Return the lines from the one that contains "Keep writing the" through the one that contains "DRAW_RANGE = 2 ** 32", both included, exactly as written and with nothing added.

##### Data for this task #####

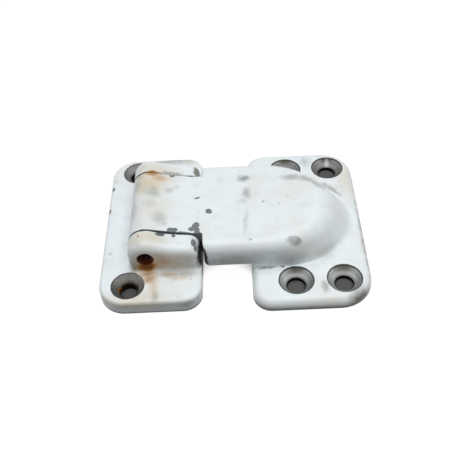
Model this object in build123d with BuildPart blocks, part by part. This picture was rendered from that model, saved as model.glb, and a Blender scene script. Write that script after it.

#####
##### Data for this task #####

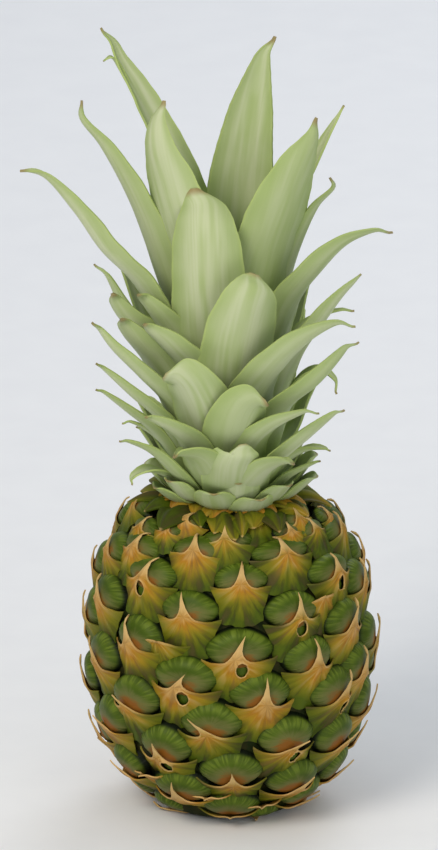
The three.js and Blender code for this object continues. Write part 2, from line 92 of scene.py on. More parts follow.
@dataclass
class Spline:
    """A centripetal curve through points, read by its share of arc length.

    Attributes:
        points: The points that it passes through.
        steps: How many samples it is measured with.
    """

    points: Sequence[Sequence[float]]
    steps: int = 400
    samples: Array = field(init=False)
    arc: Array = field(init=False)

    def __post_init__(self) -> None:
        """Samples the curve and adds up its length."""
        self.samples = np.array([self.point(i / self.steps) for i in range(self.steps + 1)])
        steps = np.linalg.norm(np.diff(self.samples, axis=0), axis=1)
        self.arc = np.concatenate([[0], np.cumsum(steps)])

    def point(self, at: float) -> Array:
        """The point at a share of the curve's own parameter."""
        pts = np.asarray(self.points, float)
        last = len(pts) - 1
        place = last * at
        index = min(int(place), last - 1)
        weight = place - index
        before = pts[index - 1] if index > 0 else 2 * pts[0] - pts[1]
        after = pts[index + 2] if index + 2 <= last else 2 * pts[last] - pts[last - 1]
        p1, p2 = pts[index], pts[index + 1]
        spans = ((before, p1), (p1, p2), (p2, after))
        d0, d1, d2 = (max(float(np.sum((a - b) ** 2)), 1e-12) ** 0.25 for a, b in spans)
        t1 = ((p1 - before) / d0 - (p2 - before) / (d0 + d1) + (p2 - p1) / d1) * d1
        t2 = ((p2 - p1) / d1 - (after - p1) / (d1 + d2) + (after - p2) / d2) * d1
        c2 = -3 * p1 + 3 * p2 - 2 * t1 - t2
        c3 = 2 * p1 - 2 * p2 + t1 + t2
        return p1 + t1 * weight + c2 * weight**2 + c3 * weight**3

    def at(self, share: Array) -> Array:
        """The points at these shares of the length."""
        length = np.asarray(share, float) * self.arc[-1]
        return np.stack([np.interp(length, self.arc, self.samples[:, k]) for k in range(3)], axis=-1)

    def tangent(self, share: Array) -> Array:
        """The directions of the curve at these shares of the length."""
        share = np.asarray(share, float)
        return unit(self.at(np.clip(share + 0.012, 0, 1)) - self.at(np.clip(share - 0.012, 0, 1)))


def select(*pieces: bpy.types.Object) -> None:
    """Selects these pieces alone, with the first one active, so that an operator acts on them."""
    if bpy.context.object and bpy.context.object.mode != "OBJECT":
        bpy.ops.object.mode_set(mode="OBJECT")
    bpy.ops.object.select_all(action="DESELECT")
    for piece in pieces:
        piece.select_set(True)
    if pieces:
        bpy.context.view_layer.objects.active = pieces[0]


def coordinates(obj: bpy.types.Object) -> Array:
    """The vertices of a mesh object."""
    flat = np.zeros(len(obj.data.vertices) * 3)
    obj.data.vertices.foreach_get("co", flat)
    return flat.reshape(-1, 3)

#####
##### Data for this task #####

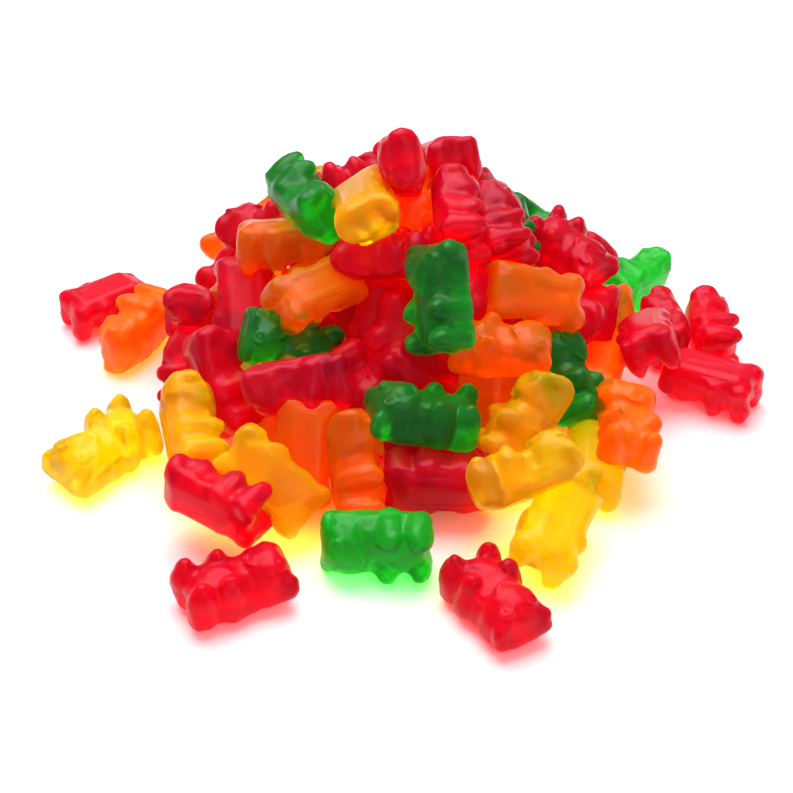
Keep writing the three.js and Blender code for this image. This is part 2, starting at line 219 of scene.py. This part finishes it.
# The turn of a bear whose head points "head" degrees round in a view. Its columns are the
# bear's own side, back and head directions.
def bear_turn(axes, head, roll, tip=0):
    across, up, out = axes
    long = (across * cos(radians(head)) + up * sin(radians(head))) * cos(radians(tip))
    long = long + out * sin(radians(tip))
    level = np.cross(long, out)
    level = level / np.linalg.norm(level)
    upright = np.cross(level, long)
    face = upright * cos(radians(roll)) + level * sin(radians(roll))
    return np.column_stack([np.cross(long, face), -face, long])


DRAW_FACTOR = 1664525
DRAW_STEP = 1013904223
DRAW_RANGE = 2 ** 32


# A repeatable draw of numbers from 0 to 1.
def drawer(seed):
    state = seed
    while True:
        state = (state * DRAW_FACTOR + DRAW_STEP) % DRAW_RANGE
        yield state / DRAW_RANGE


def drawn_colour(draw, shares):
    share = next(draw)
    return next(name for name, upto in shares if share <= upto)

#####

● Final result
Keep writing the three.js and Blender code for this image. This is part 2, starting at line 219 of scene.py. This part finishes it.
# The turn of a bear whose head points "head" degrees round in a view. Its columns are the
# bear's own side, back and head directions.
def bear_turn(axes, head, roll, tip=0):
    across, up, out = axes
    long = (across * cos(radians(head)) + up * sin(radians(head))) * cos(radians(tip))
    long = long + out * sin(radians(tip))
    level = np.cross(long, out)
    level = level / np.linalg.norm(level)
    upright = np.cross(level, long)
    face = upright * cos(radians(roll)) + level * sin(radians(roll))
    return np.column_stack([np.cross(long, face), -face, long])


DRAW_FACTOR = 1664525
DRAW_STEP = 1013904223
DRAW_RANGE = 2 ** 32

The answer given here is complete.